Une nouvelle génération de projecteurs
La technologie des leds s’avère toutefois moins nocive pour la santé. C’est le meilleur compromis par rapport aux projecteurs de l’ancienne génération, car elles n’émettent pas d’ultraviolets ni d’infrarouges (lire l’encadré page précédente). Elles exposent donc globalement à moins de risques professionnels. « Néanmoins, notre sensibilité, au fil des années, nous a conduits à chercher à approfondir le sujet auprès des fabricants et nous restons en veille constante, en lien avec l’INRS, complète encore Thomas Évrard. Depuis 2022, à l’occasion de l’achat de nouveaux projecteurs, nous exigeons des prescriptions photobiologiques précises dans les cahiers des charges des éclairages. Les projecteurs que nous utilisons à France Télévisions doivent être qualifiés selon la norme NF EN 62471 “Sécurité photobiologique des lampes et des appareils utilisant des lampes”. Ça n’est pas toujours simple à faire appliquer, tant auprès de nos fournisseurs que de nos acheteurs internes, car cette norme n’est pas obligatoire. »
Et, au-delà du risque optique, les achats privilégient des projecteurs asservis, dont tous les paramètres peuvent être réglés à distance.

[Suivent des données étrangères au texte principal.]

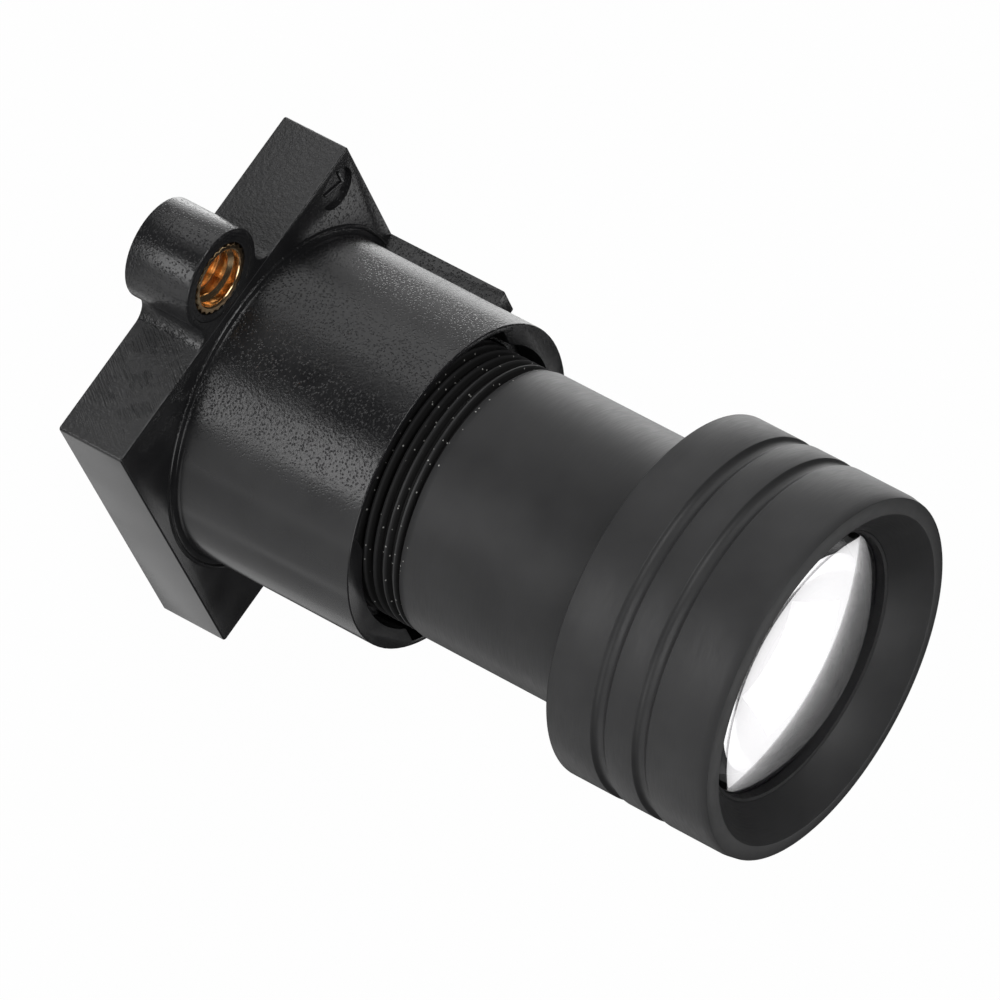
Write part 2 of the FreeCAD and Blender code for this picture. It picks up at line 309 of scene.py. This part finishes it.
def make_insert(node):
    """Knurled brass insert with its screw thread."""
    low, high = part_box(node)
    tip = (high[1] - low[1]) / 2
    length = high[2] - low[2]
    band = (length - insert_waist_length) / 2
    bm = turned([(screw_major, band), (insert_waist, band), (insert_waist, length - band),
                 (screw_major, length - band)], 2 * insert_teeth)
    join(bm, knurled_band(tip, 0, band, True))
    join(bm, knurled_band(tip, length - band, length, False))
    join(bm, helix_ridge(screw_major, screw_minor, screw_pitch, screw_start, screw_turns, screw_steps))
    centre = ((low[0] + high[0]) / 2, (low[1] + high[1]) / 2, low[2])
    bmesh.ops.translate(bm, verts=bm.verts, vec=centre)
    return finish_mesh(node.replace("brass_insert", "threaded_insert"), bm)


def make_holder():
    """The moulding: a merged copy of its CAD node with soft edges and its mould number."""
    bm = bmesh.new()
    bm.from_mesh(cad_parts["holder"].data)
    bmesh.ops.remove_doubles(bm, verts=bm.verts, dist=cad_merge_distance)
    bmesh.ops.dissolve_limit(bm, angle_limit=flat_angle, verts=bm.verts, edges=bm.edges)
    break_edges(bm, holder_edge)
    join(bm, mould_figure())
    join(bm, foot_bead())
    return finish_mesh("moulded_holder", bm)


def foot_bead():
    """Thin half-round bead on the plate round the foot of the barrel."""
    half_width = bead_width / 2
    middle = bead_inner + half_width
    foot = plate_front - bead_height
    outline = [(middle + half_width, foot), (middle - half_width, foot)]
    for index in range(bead_points + 1):
        turn = math.pi * index / bead_points
        outline.append((middle - math.cos(turn) * half_width, plate_front + math.sin(turn) * bead_height))
    return turned(outline, turn_steps)


def mould_figure():
    """Plain raised figure 7 on the floor of the sunk spot, with rounded edges."""
    bm = bmesh.new()
    corners = [bm.verts.new(spot_place + Vector((up, -right, 0)) * mm) for right, up in figure_outline]
    base = bm.faces.new(corners)
    raised = bmesh.ops.extrude_face_region(bm, geom=[base])["geom"]
    top = [item for item in raised if isinstance(item, bmesh.types.BMVert)]
    bmesh.ops.translate(bm, verts=top, vec=(0, 0, figure_height))
    bmesh.ops.recalc_face_normals(bm, faces=bm.faces)
    break_edges(bm, figure_edge)
    return bm


# Noise: the span that most of its values lie in, and the upper span that makes darker or lighter patches
most_of_noise = (0.3, 0.7)
patches_of_noise = (0.35, 0.7)

# Materials: colours, with the two tones of a clouded surface as a pair
plastic_tones = ((0.012, 0.012, 0.013), (0.022, 0.022, 0.023))
# Painted light: the lighter colour of the plate's side faces across Y
painted_light_side_tone = (0.045, 0.045, 0.046)
metal_tones = ((0.031, 0.031, 0.032), (0.041, 0.041, 0.042))
# Painted shade for the roots of the barrel's thread
painted_root_shade = (0.012, 0.012, 0.012)
dust = (0.5, 0.5, 0.48)
spacer_tones = ((0.008, 0.008, 0.009), (0.02, 0.02, 0.021))
brass_tones = ((0.93, 0.71, 0.43), (0.76, 0.46, 0.24))
glass_edge = (0.02, 0.02, 0.022)
clear_tint = (0.98, 0.975, 0.985)
# Painted shade: dark tint of the inner glass, which darkens the inside of the lens
painted_shade_tint = (0.30, 0.27, 0.33)
coat_tint = (0.99, 0.98, 1.0, 1)

# Roughness of each finish, from its smoothest to its roughest places
plastic_gloss = (0.17, 0.25)
metal_gloss = (0.42, 0.52)
spacer_gloss = (0.4, 0.6)
brass_gloss = (0.10, 0.22)
blackened_roughness = 0.5

# Grain of the moulding: it fades from the worn side to the smooth side, as places along X
smooth_side = -5.2 * mm
worn_side = -3.4 * mm
smooth_share = 0.08
plastic_cloud = 3.0 * mm
grain_size = 0.13 * mm
grain_depth = 0.014 * mm
pit_spacing = 0.12 * mm
pit_rim = (0.14, 0.38)
pit_depth = 0.012 * mm

# Spark-eroded side faces of the plate on both sides of the optical axis along Y, also given painted light
side_face = 8.18 * mm
eroded_size = 0.2 * mm
eroded_depth = 0.05 * mm
eroded_roughness = 0.16
side_face_skin = (0.02 * mm, 0.04 * mm)

# Tool marks near one corner of the plate: full up to a share of their reach, in patches with gaps
scratch_centre = Vector((-4.8, 8.2, 1.7)) * mm
scratch_reach = 3.2 * mm
scratch_full = 0.6
scratch_gaps = (0.4, 0.52)
scratch_turn = (0, math.radians(-36), 0)
scratch_stretch = (1.0, 1.0, 16.0)
scratch_size = 0.08 * mm
scratch_depth = 0.15 * mm
scratch_patch = 0.9 * mm

# Barrel: turning marks, and painted shade below one radius and dust behind one height of its thread
turning_stretch = (0.05, 0.05, 1.0)
turning_size = 0.05 * mm
turning_depth = 0.001 * mm
metal_cloud = 2.5 * mm
metal_grain_size = 0.06 * mm
metal_grain_depth = 0.0015 * mm
painted_shade_radius = 5.86 * mm
dust_end = 14.1 * mm
dust_fade = 0.1 * mm
dust_spacing = 0.30 * mm
dust_speck = (0.09, 0.14)
thread_shine = (0.2, 0.4)

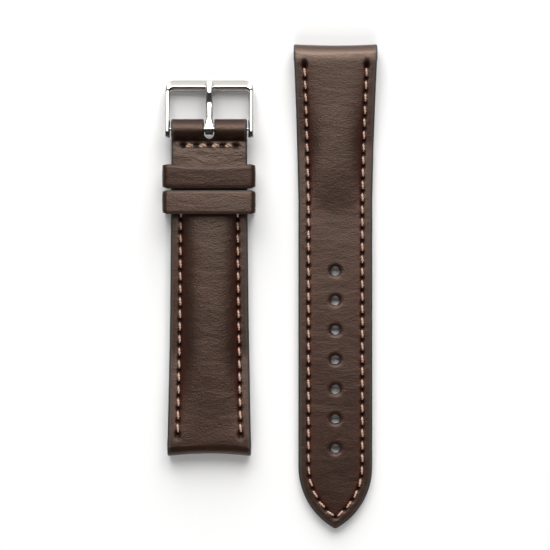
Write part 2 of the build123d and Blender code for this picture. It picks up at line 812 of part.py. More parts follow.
export_step(long_upper.part, "parts/long_upper.step")
export_step(long_padding.part, "parts/long_padding.step")
export_step(long_lining.part, "parts/long_lining.step")
export_step(long_lug_liner.part, "parts/long_lug_liner.step")
export_step(long_seam.part, "parts/long_seam.step")
export_step(short_upper.part, "parts/short_upper.step")
export_step(short_padding.part, "parts/short_padding.step")
export_step(short_lining.part, "parts/short_lining.step")
export_step(short_lug_liner.part, "parts/short_lug_liner.step")
export_step(short_fold_liner.part, "parts/short_fold_liner.step")
export_step(short_seam_left.part, "parts/short_seam_left.step")
export_step(short_seam_right.part, "parts/short_seam_right.step")
export_step(short_cross_seam.part, "parts/short_cross_seam.step")
export_step(fixed_keeper.part, "parts/fixed_keeper.step")
export_step(free_keeper.part, "parts/free_keeper.step")
export_step(free_keeper_stitch.part, "parts/free_keeper_stitch.step")
export_step(spring_bar_tube.part, "parts/spring_bar_tube.step")
export_step(spring_bar_spring.part, "parts/spring_bar_spring.step")
export_step(spring_bar_plunger_left.part, "parts/spring_bar_plunger_left.step")
export_step(spring_bar_plunger_right.part, "parts/spring_bar_plunger_right.step")
export_step(buckle_frame.part, "parts/buckle_frame.step")
export_step(buckle_tongue.part, "parts/buckle_tongue.step")
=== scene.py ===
import json
import logging
import math
from dataclasses import dataclass, field
from enum import Enum
from typing import Callable

import bmesh
import bpy
import numpy as np
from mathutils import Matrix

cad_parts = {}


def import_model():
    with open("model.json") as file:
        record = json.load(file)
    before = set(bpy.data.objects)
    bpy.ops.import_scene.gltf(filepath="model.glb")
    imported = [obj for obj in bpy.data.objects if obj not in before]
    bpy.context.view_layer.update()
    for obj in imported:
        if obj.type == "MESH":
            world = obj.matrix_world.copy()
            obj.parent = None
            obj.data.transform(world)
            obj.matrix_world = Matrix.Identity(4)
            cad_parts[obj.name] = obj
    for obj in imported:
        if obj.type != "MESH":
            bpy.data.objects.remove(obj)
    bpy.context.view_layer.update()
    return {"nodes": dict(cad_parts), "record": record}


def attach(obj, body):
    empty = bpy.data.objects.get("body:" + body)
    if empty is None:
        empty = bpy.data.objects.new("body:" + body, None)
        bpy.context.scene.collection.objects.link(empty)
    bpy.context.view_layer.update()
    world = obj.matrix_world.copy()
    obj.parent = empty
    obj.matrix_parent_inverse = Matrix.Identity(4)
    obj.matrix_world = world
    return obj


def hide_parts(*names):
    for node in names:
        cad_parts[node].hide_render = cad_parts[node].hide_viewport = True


# A two-part padded leather watch strap lying flat. Every surface is worked out in
# millimetres in a strap half's own plane, or bed, and then placed in the frame.

MM = 0.001
CRISP_ANGLE = 50.0  # in degrees; edges that turn more stay crisp
THREAD_CRISP_ANGLE = 60.0
STEEL_CRISP_ANGLE = 32.0
POLE_REACH = 1e-7  # in metres; points this near are merged at a pole
log = logging.getLogger("watch_strap")
Array = np.ndarray


class Half(Enum):
    """The two halves of the strap, by the name their pieces start with."""

    LONG = "long"
    SHORT = "short"


# Small helpers for numbers


def smooth(x: Array, low: float, high: float) -> Array:
    """Ease from 0 at low to 1 at high: three squared parts less two cubed parts.

    Args:
        x: Values to ease.
        low: Where the step starts; it may lie above high for a falling step.
        high: Where the step ends.

    Returns:
        An array from 0 to 1.
    """
    t = np.clip((np.asarray(x, float) - low) / (high - low), 0.0, 1.0)
    return t * t * (3.0 - 2.0 * t)


def bell(x: Array, width: float) -> Array:
    """Return a bell curve: e to the minus square of x over its width."""
    return np.exp(-np.square(np.asarray(x, float) / width))


def rounding(distance: Array, radius: float) -> Array:
    """Return how far a surface sinks near a rounded edge.

    A quarter circle of the given radius meets the flat at one radius from the edge.

    Args:
        distance: Distance from the edge, in mm.
        radius: Radius of the rounded edge.

    Returns:
        The depth below the flat, in mm.
    """
    rest = np.clip(radius - np.asarray(distance, float), 0.0, radius)
    return radius - np.sqrt(np.maximum(radius * radius - rest * rest, 0.0))


def ramp(values: Array, places: Array, at: Array, ease: float = 0.6) -> Array:
    """Interpolate between values at places, easing at each of them.

    Args:
        values: The values.
        places: Where they apply.
        at: Where to interpolate.
        ease: How far the easing reaches to each side, in mm.

    Returns:
        The mean of five values read over that reach.
    """
    steps = np.linspace(-ease, ease, 5)
    return sum(np.interp(np.asarray(at) + step, places, values) for step in steps) / 5.0


# Meshes


def grid_quads(rows: int, columns: int, ring: bool) -> Array:
    """Join neighbours in a grid whose columns close on themselves.

    Args:
        rows: Number of rows.
        columns: Number of points in each row's loop.
        ring: Whether the last row joins the first.

    Returns:
        Corner numbers of the quads, one quad in each row of the array.
    """
    i = np.arange(rows if ring else rows - 1)[:, None]
    j = np.arange(columns)[None, :]
    a = i * columns + j
    b = i * columns + (j + 1) % columns
    c = ((i + 1) % rows) * columns + (j + 1) % columns
    d = ((i + 1) % rows) * columns + j
    return np.stack([a, b, c, d], axis=-1).reshape(-1, 4)


def piece_from(name: str, points: Array, quads: Array, poles: Array | None = None,
               sharp: float = CRISP_ANGLE) -> bpy.types.Object:
    """Put points and quads into a closed, outward-facing, smooth-shaded object.

    Args:
        name: Name of the object.
        points: Places in metres, one in each row.
        quads: Corner numbers.
        poles: Numbers of the points to merge where the surface comes to a pole.
        sharp: Edges with a greater angle than this, in degrees, stay crisp.

    Returns:
        The new object, linked to the scene.
    """
    mesh = bpy.data.meshes.new(name)
    mesh.from_pydata(points.reshape(-1, 3).tolist(), [], quads.tolist())
    work = bmesh.new()
    work.from_mesh(mesh)
    if poles is not None and len(poles):
        work.verts.ensure_lookup_table()
        bmesh.ops.remove_doubles(work, verts=[work.verts[int(i)] for i in poles],
                                dist=POLE_REACH)
    bmesh.ops.recalc_face_normals(work, faces=work.faces)
    work.to_mesh(mesh)
    work.free()
    mesh.shade_smooth()
    mesh.set_sharp_from_angle(angle=math.radians(sharp))
    piece = bpy.data.objects.new(name, mesh)
    bpy.context.collection.objects.link(piece)
    return piece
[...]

Ils ne nécessitent plus de la part des éclairagistes d’avoir à intervenir physiquement dessus, ce qui supprime le risque de chute de hauteur et de manutentions répétées.
LES LEDS
Les leds (light emitting diode) sont des diodes électroluminescentes qui ont progressivement remplacé les anciennes générations de lampes incandescentes ou halogènes classiques et les lampes à vapeur de mercure, interdites à la vente, ou encore les tubes fluorescents. Plus efficaces, elles présentent également d’autres avantages : émission négligeable de rayonnement ultraviolet ou infrarouge parasites, pas de risque d’explosion ou de bris de verre, peu de risque de brûlure de contact, taille réduite, possibilité de les allumer et de les éteindre instantanément sans que cela affecte leur durée de vie. En revanche, certaines leds émettent une lumière enrichie en bleu qui présente des effets physiologiques et qui, à des niveaux de luminance élevés, peut affecter la rétine.